On the editorial page, joining Raymond Clapper in his month-long hiatus shortly to begin, Dorothy Thompson also offers her last column for four weeks as she embarks on her annual leave from her column for quiet contemplation. In this last pre-vacation offering, she draws a brief comparison between the complete militarization of the German and Russian societies, each primed by revolutionary motives, and the relative disorganization of the American and British social and military models. She recommends greater organization in America, using as example the failing campaign to obtain scrap rubber, that having recently been extended by the President for ten days for want of sufficient response during its initial fifteen-day run in the latter half of June. The implied negative pregnant was that if America could not even muster sufficient organization to rally support for obtaining much needed scrap rubber for the military, how could it hope to compete, using relatively inexperienced armed forces, against the professionally disciplined ranks of German soldiers and officers, hardened now by nearly three years of active combat? She wants to know whether the definition of "scrap" rubber includes the White House doormat?

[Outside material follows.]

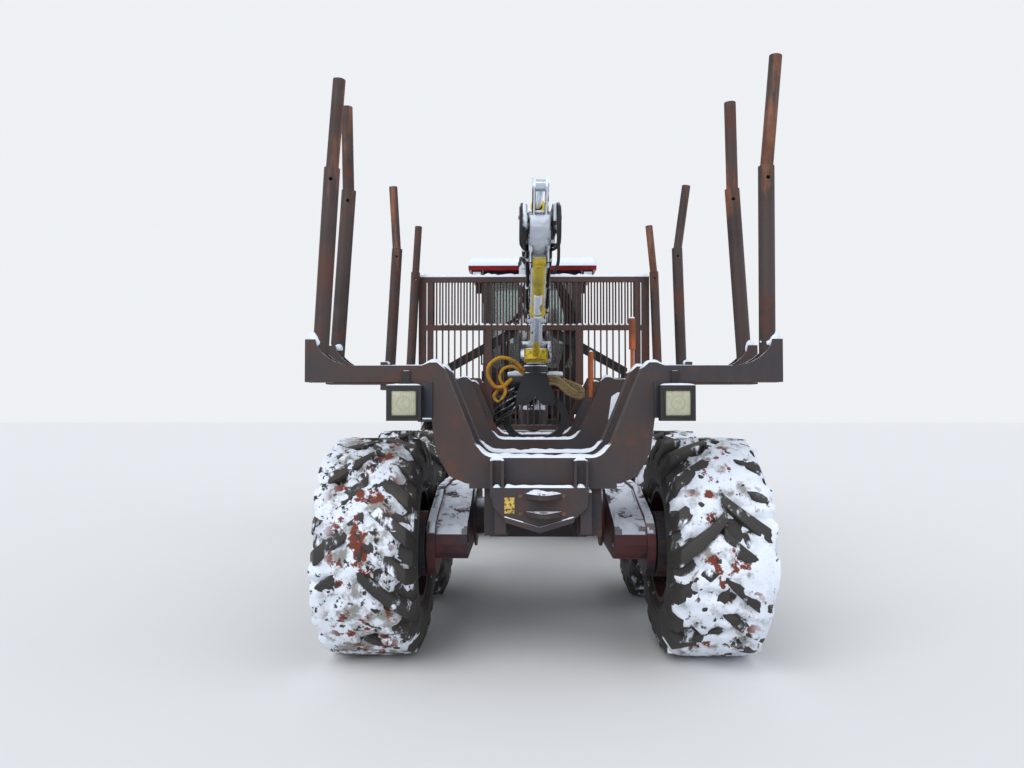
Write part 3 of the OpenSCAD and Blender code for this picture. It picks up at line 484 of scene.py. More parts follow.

Paul Mallon informs, however, that this disciplined, professional German army had at this time about three million men fighting again in Russia, about the same number poured into it the previous summer and fall, but German losses nevertheless were reported to be far higher than among the Russians during the previous month of the new German spring offensive in the taking of Kerch and Sevastopol.

Now, as the front page piece reports, a million of those men were engaged in the Kursk offensive, spread along a line extended 120 miles, from east of Orel to east of Kharkov, with an immediate objective of cutting the rail line south from Moscow to Rostov, the key entry point to the Caucasus. With supplies cut off, a siege could begin on Rostov, with it being only a matter of time before the way then be open to the rich oil reserves south.

"The Good and Bad" in the column summarizes the quickly changing pace of the news, the good news for the Allies coming from Egypt and China, the bad from Russia.

Yet Paul Mallon tempers that bad news with his conclusion that with German losses running heavier than those of the Russian army, and with the Russians now stacked deep enough that mere tank penetration and flanking maneuvers could no longer be successful, it was likely that the Russians could hold indefinitely, especially if supplemented by American materiel moving through Murmansk.

"The Good and the Bad", however, warns of the ugly: that there were still more ships being lost daily in the Atlantic than were building, and if materiel and troops were to get through to the European front at all, it would take these ships in relatively unobstructed passage to do it.

The overall conclusion thus was that the Battle of the Atlantic had now become a major priority for the sake of saving Europe and the Mediterranean and thus potentially the whole Axis house of cards from falling into place, potentially irrevocably.

On the home front, "End of Luck" tells of "Lucky" Earl Teter, flying automobile daredevil of his day, teetering for the last time on the edge of doom, passing over the chasm finally to quench the Devil's thirst for blood which "Lucky" Earl had for so long dared to tempt.

One has to wonder--with the front pages daily filled with stories of the dead and dying abroad, with daily sinkings of ships off the Atlantic coast, with each man between 20 and 45 standing at the ready any moment to receive orders to report for training, first to survive the training itself, then to withstand the torturous climes of the Pacific, North Africa, or Europe, the malarial carrying mosquitoes, the blistering sand, the blinding wind-blown desert grit, the winter lice with their typhus, surviving which to become the unwelcome guest at the banquet of death had ingloriously and alone at the end of a bayonet's stick, from a machine gun's fusillade, from the shrapnel of a grenade, from the crater-making blast of an aerial bomb, from a tank turret's deadly aim across the river--just who in their right mind would have needed at this moment in history then to attend a daredevil show in the evening to cap the day's attempt at satiation of the apparently insatiable expectation of spectacle at another man's suffering, the vicarious thrill of conquering the mortal fear of death by watching another gamble with his own life, with the palpable sense pervading the night air that yet the smell of blood might fill the nostrils with an incalculable sense of calculated sacrifice to the gods' unquenchable appetite for human provender. One has to wonder at that.